La variable de situation : une variable peu explicative des ruptures et des continuités

Il est important de souligner ici que le contexte spécifique de ville nouvelle n’est pas en lui même explicatif des ruptures et des continuités que nous avons précédemment mises en lumière. La sortie du dispositif d’opération d’intérêt national de la ville nouvelle ne fait en réalité qu’éclairer ce qui a pu se passer ailleurs, et notamment dans les territoires qui ont bénéficié des réformes de la décentralisation à partir de 1982 : l’entrée dans le « droit commun » de la ville nouvelle a clairement placé les élus et les responsables locaux en capacité d’arbitrage sur le projet de territoire comme l’ont été bien avant eux leurs homologues suite aux lois de décentralisation.

Autrement dit, nous n’avons ici qu’un « temps de retard » au regard des autres collectivités locales qui ont acquis à partir de 1982 une certaine autonomie d’action en matière de planification territoriale et de définition de l’action publique urbaine. Comme le SDAU de la ville nouvelle, les premiers SDAU réalisés en France étaient des SDAU « d’Etat » ; et comme tout autre projet de territoire ou d’agglomération, le projet de territoire Nord-Isère est clairement revendiqué comme une démarche de projet consacrant la (re-)prise en main par les acteurs locaux (publics et sociaux) de compétences en matière de conception et de définition de politiques publiques.

D’aucuns pourront par ailleurs objecter que l’existence spécifique d’un établissement public d’aménagement au sein du système local de l’aménagement contribue à pérenniser les formes de définition et de conduite de l’action urbaine. Certes, mais dans le contexte du projet de territoire Nord-Isère, il assure une mission de « stratège urbain » non plus au nom de l’Etat mais au nom des collectivités locales regroupées en syndicat d’études. Force est de constater que ce rôle d’expert dans la conception et le pilotage du projet de territoire est très souvent endossé en d’autres lieux par des structures type agences d’urbanisme.

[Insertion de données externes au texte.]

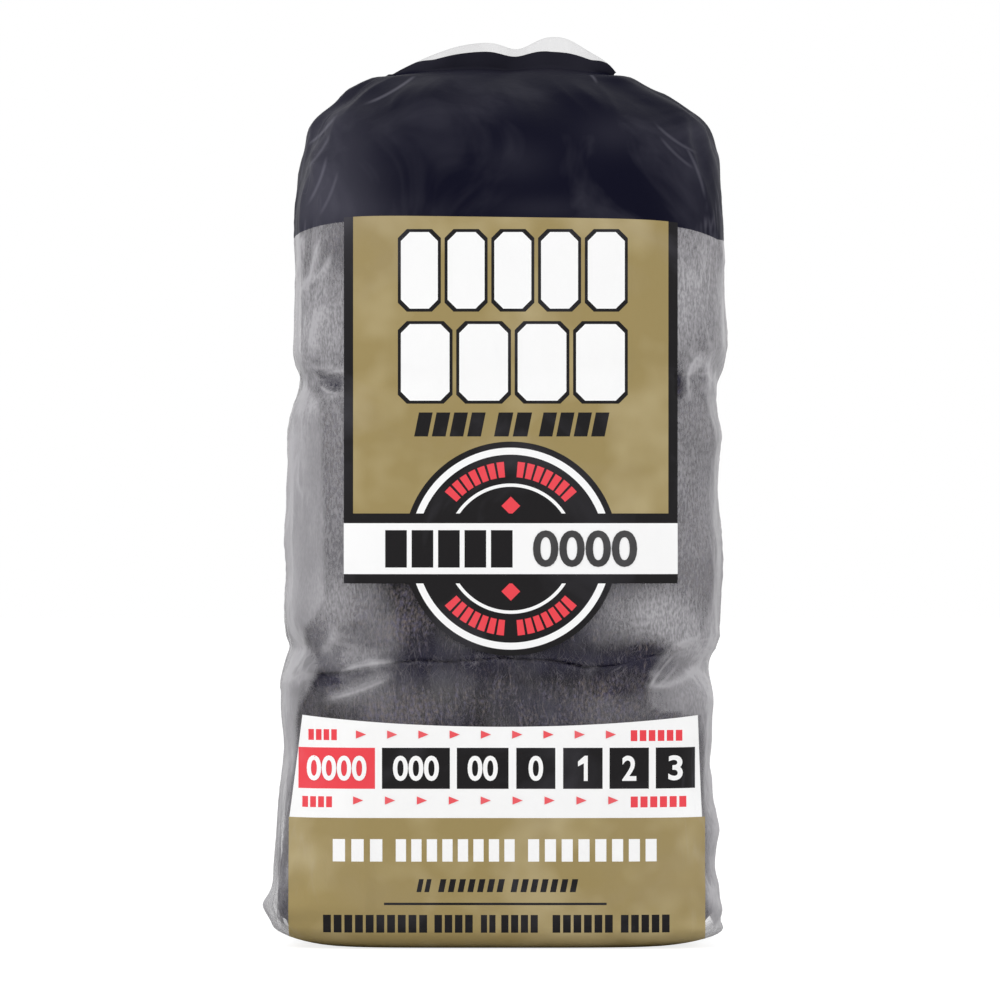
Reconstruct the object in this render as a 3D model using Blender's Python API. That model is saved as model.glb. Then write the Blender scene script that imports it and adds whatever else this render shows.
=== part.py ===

Au final, la variable de situation n’explique pas fondamentalement les ruptures et les continuités entre le SDAU et le projet de territoire : elle tend simplement à les exacerber dans la mesure où elle donne à voir le passage d’un modèle de planification idéal-type piloté par l’Etat et ordonnant dans le même temps la règle et l’action, à un modèle de planification par projet, piloté par les collectivités locales et tendant à réintroduire une certaine linéarité dans les processus de conception et de mise en œuvre de l’action publique urbaine.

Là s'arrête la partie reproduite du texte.